We are attending our nephew's wedding over the weekend.  It'll be nice to see friends and family.  We then pack up and head on to Japan via Singapore. We've always wanted to visit Japan.  The bright lights of Tokyo and cool, cultural Kyoto await.  

Hope you can all come along...Stay tuned.

Saturday, November 6, 2010

World Trade Center progress

Having been in Manhattan recently I thought I'd report on the progress of the World Trade Center site redevelopment. The two massive squares you see, which look like they would be the foundations for two new towers, will actually become two memorial pools (described below).

Reflecting Absence, the design of the National September 11 Memorial & Museum, was created by architect Michael Arad and landscape architect Peter Walker, and selected from a design competition which included more than 5,200 entrants from 63 nations.

The Memorial will consist of two massive pools with waterfalls cascading down their sides, to serve as a powerful reminder of the Twin Towers and of the unprecedented loss of life from an attack on our soil.
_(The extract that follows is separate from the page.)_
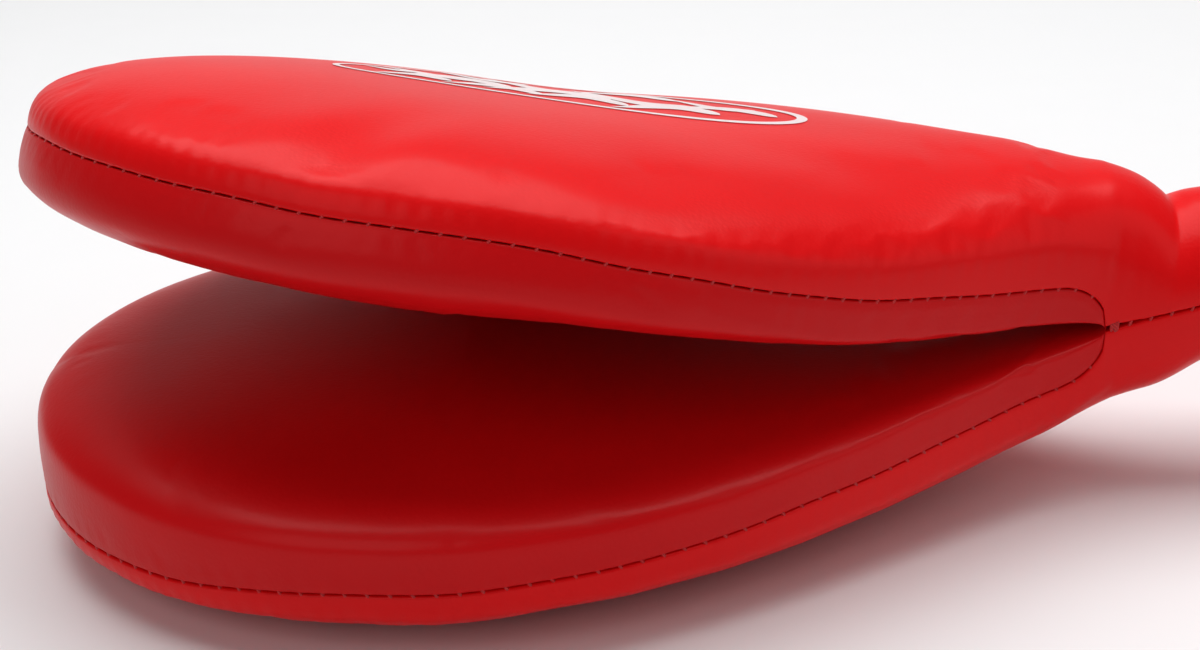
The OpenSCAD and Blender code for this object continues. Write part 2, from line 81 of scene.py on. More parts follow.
class PaddleSizes(bpy.types.PropertyGroup):
    """Driving sizes of the paddle, in millimetres and degrees"""
    leaf_l: FloatProperty(name="Leaf length", description="From the crotch to the tip", default=250)
    leaf_half_w: FloatProperty(name="Leaf half width", description="At its widest place", default=93)
    wide_s: FloatProperty(name="Widest place", description="From the crotch", default=147.5)
    neck_half_w: FloatProperty(name="Neck half width", description="At the crotch", default=21.5)
    crown_h: FloatProperty(name="Crown", description="Of a strike face over its seam", default=21.25)
    neck_crown_h: FloatProperty(name="Neck crown", description="At the crotch", default=25.2)
    seam_h: FloatProperty(name="Seam climb", description="Seam over the parting plane", default=9.7)
    seam_run: FloatProperty(name="Seam run", description="Length of the seam's climb", default=12.5)
    belly_h: FloatProperty(name="Belly", description="Depth of an inner face", default=12.2)
    wall_h: FloatProperty(name="Side wall", description="Height under the seam", default=7)
    wall_bulge: FloatProperty(name="Wall bulge", description="Beyond the seam", default=0.75)
    crotch_x: FloatProperty(name="Crotch X", description="Place of the crotch", default=150)
    crotch_z: FloatProperty(name="Crotch Z", description="Height of the crotch", default=43.8)
    handle_l: FloatProperty(name="Handle length", description="From the crotch", default=136)
    handle_a: FloatProperty(name="Handle climb", description="Degrees to the floor", default=10.4)
    grip_r: FloatProperty(name="Grip radius", description="Outside", default=19.4)
    stitch: FloatProperty(name="Stitch pitch", description="Along every seam", default=4.8)
    tab_out: FloatProperty(name="Tab", description="Stands out of the butt", default=8.5)
    web_w: FloatProperty(name="Webbing width", description="Of the wrist loop", default=16.2)
    web_t: FloatProperty(name="Webbing thickness", description="Of the wrist loop", default=1.6)
    loop_drop: FloatProperty(name="Loop drop", description="Pivot to round end", default=46)
    loop_r: FloatProperty(name="Loop radius", description="Outside, at its round end", default=13)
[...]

The names of the 2,980 who were killed in the September 11th attacks in New York City, Washington, DC, Pennsylvania, and the February 1993 World Trade Center bombing, will be inscribed around the edge of the Memorial pools. 

The WTC redevelopment plan includes:
  • Five new skyscrapers (1, 2, 3, 4 and 5 WTC) 
  • National September 11 Memorial & Museum at the World Trade Center 
  • World Trade Center Transportation Hub 
  • Retail Complex 
  • Performing Arts Center

Friday, November 5, 2010

Soup dumplings

Soup dumplings, originally uploaded by travelingfish.
Wow, my first soup dumpling in China Town in NYC! You've gotta try 'em. They're different but, most of all, delicious!